[Start Dataset extract]

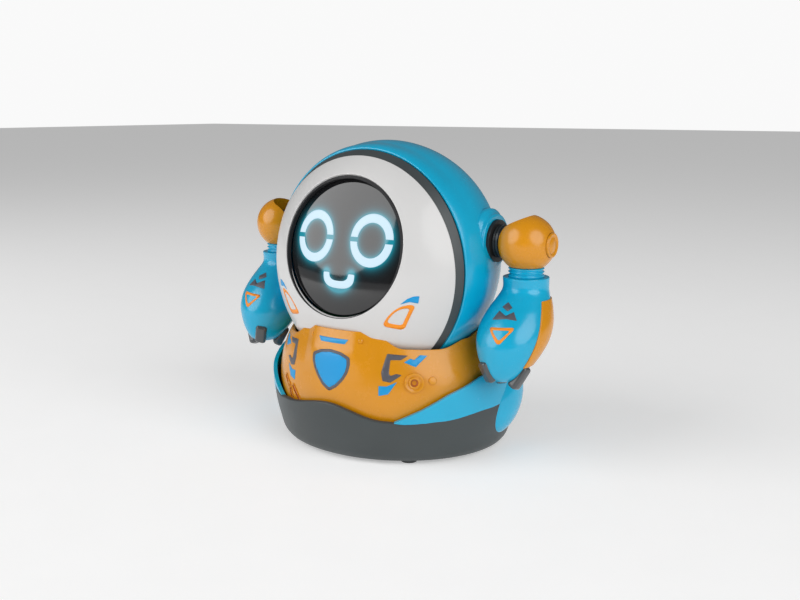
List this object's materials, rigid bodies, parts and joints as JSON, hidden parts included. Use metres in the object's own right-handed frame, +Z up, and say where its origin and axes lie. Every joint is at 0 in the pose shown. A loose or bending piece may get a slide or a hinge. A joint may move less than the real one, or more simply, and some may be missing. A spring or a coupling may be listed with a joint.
{
  "type": "educational coding robot",
  "caption": "Desk-top coding robot: round screen face in a white and blue head, orange belly, dark wheeled base and two jointed arms.",
  "frame": {"origin": "on the table under the middle of the robot, midway between the two shoulders", "axes": "+Z up, the robot faces -Y, +X is the robot's left-hand side; the body is symmetrical left to right"},
  "size_m": [0.1672, 0.1076, 0.1396],
  "materials": {
    "blue_shell": "satin gloss",
    "white_shell": "satin gloss",
    "dark_ring": "satin",
    "black_lens": "polished",
    "cyan_light": "diffuse, lit from behind",
    "black_frame": "matt",
    "orange_shell": "satin gloss",
    "dark_tub": "fine satin",
    "claw_grey": "gloss",
    "black_shaft": "satin",
    "grey_frame": "matt",
    "white_gear": "matt",
    "steel_pin": "bright",
    "board_green": "solder mask",
    "cell_wrap": "printed wrap without text",
    "rubber_tyre": "matt",
    "speaker_black": "matt"
  },
  "bodies": {
    "body": {"base_tub": "dark_tub", "battery_cells": "cell_wrap", "battery_contacts": "steel_pin", "battery_door": "dark_tub", "battery_tray": "black_frame", "bearing_block_left": "grey_frame", "bearing_block_right": "grey_frame", "belly_shell": "orange_shell", "case_screws": "steel_pin", "chassis_plate": "grey_frame", "display_board": "board_green", "face_lights": "cyan_light", "face_shell": "white_shell", "fender_left": "blue_shell", "fender_right": "blue_shell", "lens_retainer": "black_frame", "main_board": "board_green", "motor_left": "steel_pin", "motor_right": "steel_pin", "rear_shell": "blue_shell", "screen_lens": "black_lens", "seam_ring": "dark_ring", "shoulder_bush_left": "white_gear", "shoulder_bush_right": "white_gear", "skid_feet": "dark_tub", "speaker": "speaker_black", "switch_body": "black_frame", "tail_pod_left": "blue_shell", "tail_pod_right": "blue_shell"},
    "wheel_left": {"axle_left": "steel_pin", "wheel_hub_left": "grey_frame", "tyre_left": "rubber_tyre", "wheel_gear_left": "white_gear"},
    "motor_rotor_left": {"motor_pinion_left": "white_gear"},
    "shoulder_left": {"shoulder_shaft_left": "black_shaft", "shoulder_hub_left": "black_shaft"},
    "upper_arm_left": {"raise_pin_left": "steel_pin", "ball_front_left": "orange_shell", "ball_back_left": "orange_shell", "ball_cap_left": "orange_shell"},
    "forearm_left": {"neck_left": "blue_shell", "forearm_shell_left": "blue_shell", "forearm_panel_left": "orange_shell", "claws_left": "claw_grey"},
    "wheel_right": {"axle_right": "steel_pin", "wheel_hub_right": "grey_frame", "tyre_right": "rubber_tyre", "wheel_gear_right": "white_gear"},
    "motor_rotor_right": {"motor_pinion_right": "white_gear"},
    "shoulder_right": {"shoulder_shaft_right": "black_shaft", "shoulder_hub_right": "black_shaft"},
    "upper_arm_right": {"raise_pin_right": "steel_pin", "ball_front_right": "orange_shell", "ball_back_right": "orange_shell", "ball_cap_right": "orange_shell"},
    "forearm_right": {"neck_right": "blue_shell", "forearm_shell_right": "blue_shell", "forearm_panel_right": "orange_shell", "claws_right": "claw_grey"},
    "switch_knob": {"power_switch": "black_frame"}
  },
  "joints": [
    {"name": "wheel_spin_left", "type": "hinge", "parent": "body", "child": "wheel_left", "pos_m": [0.038, 0, 0.013], "axis": [1, 0, 0], "continuous": true},
    {"name": "motor_spin_left", "type": "hinge", "parent": "body", "child": "motor_rotor_left", "pos_m": [0.03, 0.01, 0.013], "axis": [1, 0, 0], "continuous": true},
    {"name": "shoulder_swing_left", "type": "hinge", "parent": "body", "child": "shoulder_left", "pos_m": [0.0684, 0, 0.0954], "axis": [1, 0, 0], "continuous": true},
    {"name": "arm_raise_left", "type": "hinge", "parent": "shoulder_left", "child": "upper_arm_left", "pos_m": [0.0684, 0, 0.0954], "axis": [0, -1, 0], "range_deg": [0, 65]},
    {"name": "forearm_twist_left", "type": "hinge", "parent": "upper_arm_left", "child": "forearm_left", "pos_m": [0.0684, 0, 0.0775], "axis": [0, 0, 1], "range_deg": [-8, 80]},
    {"name": "wheel_spin_right", "type": "hinge", "parent": "body", "child": "wheel_right", "pos_m": [-0.038, 0, 0.013], "axis": [1, 0, 0], "continuous": true},
    {"name": "motor_spin_right", "type": "hinge", "parent": "body", "child": "motor_rotor_right", "pos_m": [-0.03, 0.01, 0.013], "axis": [1, 0, 0], "continuous": true},
    {"name": "shoulder_swing_right", "type": "hinge", "parent": "body", "child": "shoulder_right", "pos_m": [-0.0684, 0, 0.0954], "axis": [1, 0, 0], "continuous": true},
    {"name": "arm_raise_right", "type": "hinge", "parent": "shoulder_right", "child": "upper_arm_right", "pos_m": [-0.0684, 0, 0.0954], "axis": [0, 1, 0], "range_deg": [0, 65]},
    {"name": "forearm_twist_right", "type": "hinge", "parent": "upper_arm_right", "child": "forearm_right", "pos_m": [-0.0684, 0, 0.0775], "axis": [0, 0, -1], "range_deg": [-8, 80]},
    {"name": "power_switch_slide", "type": "slide", "parent": "body", "child": "switch_knob", "axis": [1, 0, 0], "range_m": [0, 0.003]}
  ],
  "couplings": [
    {"joint": "motor_spin_left", "follows": "wheel_spin_left", "ratio": -3},
    {"joint": "motor_spin_right", "follows": "wheel_spin_right", "ratio": -3}
  ]
}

[End Dataset extract]

Write the whole listing out again. Keep every line exactly as it is.

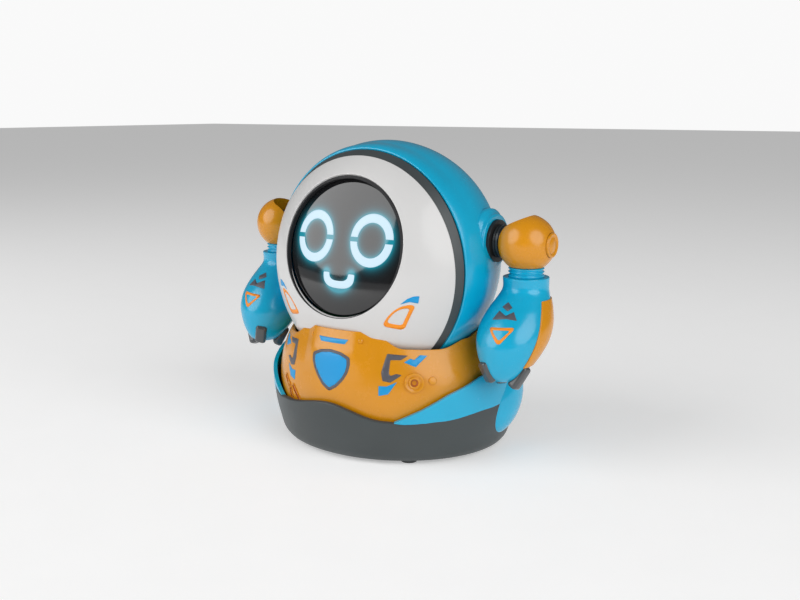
List this object's materials, rigid bodies, parts and joints as JSON, hidden parts included. Use metres in the object's own right-handed frame, +Z up, and say where its origin and axes lie. Every joint is at 0 in the pose shown. A loose or bending piece may get a slide or a hinge. A joint may move less than the real one, or more simply, and some may be missing. A spring or a coupling may be listed with a joint.
{
  "type": "educational coding robot",
  "caption": "Desk-top coding robot: round screen face in a white and blue head, orange belly, dark wheeled base and two jointed arms.",
  "frame": {"origin": "on the table under the middle of the robot, midway between the two shoulders", "axes": "+Z up, the robot faces -Y, +X is the robot's left-hand side; the body is symmetrical left to right"},
  "size_m": [0.1672, 0.1076, 0.1396],
  "materials": {
    "blue_shell": "satin gloss",
    "white_shell": "satin gloss",
    "dark_ring": "satin",
    "black_lens": "polished",
    "cyan_light": "diffuse, lit from behind",
    "black_frame": "matt",
    "orange_shell": "satin gloss",
    "dark_tub": "fine satin",
    "claw_grey": "gloss",
    "black_shaft": "satin",
    "grey_frame": "matt",
    "white_gear": "matt",
    "steel_pin": "bright",
    "board_green": "solder mask",
    "cell_wrap": "printed wrap without text",
    "rubber_tyre": "matt",
    "speaker_black": "matt"
  },
  "bodies": {
    "body": {"base_tub": "dark_tub", "battery_cells": "cell_wrap", "battery_contacts": "steel_pin", "battery_door": "dark_tub", "battery_tray": "black_frame", "bearing_block_left": "grey_frame", "bearing_block_right": "grey_frame", "belly_shell": "orange_shell", "case_screws": "steel_pin", "chassis_plate": "grey_frame", "display_board": "board_green", "face_lights": "cyan_light", "face_shell": "white_shell", "fender_left": "blue_shell", "fender_right": "blue_shell", "lens_retainer": "black_frame", "main_board": "board_green", "motor_left": "steel_pin", "motor_right": "steel_pin", "rear_shell": "blue_shell", "screen_lens": "black_lens", "seam_ring": "dark_ring", "shoulder_bush_left": "white_gear", "shoulder_bush_right": "white_gear", "skid_feet": "dark_tub", "speaker": "speaker_black", "switch_body": "black_frame", "tail_pod_left": "blue_shell", "tail_pod_right": "blue_shell"},
    "wheel_left": {"axle_left": "steel_pin", "wheel_hub_left": "grey_frame", "tyre_left": "rubber_tyre", "wheel_gear_left": "white_gear"},
    "motor_rotor_left": {"motor_pinion_left": "white_gear"},
    "shoulder_left": {"shoulder_shaft_left": "black_shaft", "shoulder_hub_left": "black_shaft"},
    "upper_arm_left": {"raise_pin_left": "steel_pin", "ball_front_left": "orange_shell", "ball_back_left": "orange_shell", "ball_cap_left": "orange_shell"},
    "forearm_left": {"neck_left": "blue_shell", "forearm_shell_left": "blue_shell", "forearm_panel_left": "orange_shell", "claws_left": "claw_grey"},
    "wheel_right": {"axle_right": "steel_pin", "wheel_hub_right": "grey_frame", "tyre_right": "rubber_tyre", "wheel_gear_right": "white_gear"},
    "motor_rotor_right": {"motor_pinion_right": "white_gear"},
    "shoulder_right": {"shoulder_shaft_right": "black_shaft", "shoulder_hub_right": "black_shaft"},
    "upper_arm_right": {"raise_pin_right": "steel_pin", "ball_front_right": "orange_shell", "ball_back_right": "orange_shell", "ball_cap_right": "orange_shell"},
    "forearm_right": {"neck_right": "blue_shell", "forearm_shell_right": "blue_shell", "forearm_panel_right": "orange_shell", "claws_right": "claw_grey"},
    "switch_knob": {"power_switch": "black_frame"}
  },
  "joints": [
    {"name": "wheel_spin_left", "type": "hinge", "parent": "body", "child": "wheel_left", "pos_m": [0.038, 0, 0.013], "axis": [1, 0, 0], "continuous": true},
    {"name": "motor_spin_left", "type": "hinge", "parent": "body", "child": "motor_rotor_left", "pos_m": [0.03, 0.01, 0.013], "axis": [1, 0, 0], "continuous": true},
    {"name": "shoulder_swing_left", "type": "hinge", "parent": "body", "child": "shoulder_left", "pos_m": [0.0684, 0, 0.0954], "axis": [1, 0, 0], "continuous": true},
    {"name": "arm_raise_left", "type": "hinge", "parent": "shoulder_left", "child": "upper_arm_left", "pos_m": [0.0684, 0, 0.0954], "axis": [0, -1, 0], "range_deg": [0, 65]},
    {"name": "forearm_twist_left", "type": "hinge", "parent": "upper_arm_left", "child": "forearm_left", "pos_m": [0.0684, 0, 0.0775], "axis": [0, 0, 1], "range_deg": [-8, 80]},
    {"name": "wheel_spin_right", "type": "hinge", "parent": "body", "child": "wheel_right", "pos_m": [-0.038, 0, 0.013], "axis": [1, 0, 0], "continuous": true},
    {"name": "motor_spin_right", "type": "hinge", "parent": "body", "child": "motor_rotor_right", "pos_m": [-0.03, 0.01, 0.013], "axis": [1, 0, 0], "continuous": true},
    {"name": "shoulder_swing_right", "type": "hinge", "parent": "body", "child": "shoulder_right", "pos_m": [-0.0684, 0, 0.0954], "axis": [1, 0, 0], "continuous": true},
    {"name": "arm_raise_right", "type": "hinge", "parent": "shoulder_right", "child": "upper_arm_right", "pos_m": [-0.0684, 0, 0.0954], "axis": [0, 1, 0], "range_deg": [0, 65]},
    {"name": "forearm_twist_right", "type": "hinge", "parent": "upper_arm_right", "child": "forearm_right", "pos_m": [-0.0684, 0, 0.0775], "axis": [0, 0, -1], "range_deg": [-8, 80]},
    {"name": "power_switch_slide", "type": "slide", "parent": "body", "child": "switch_knob", "axis": [1, 0, 0], "range_m": [0, 0.003]}
  ],
  "couplings": [
    {"joint": "motor_spin_left", "follows": "wheel_spin_left", "ratio": -3},
    {"joint": "motor_spin_right", "follows": "wheel_spin_right", "ratio": -3}
  ]
}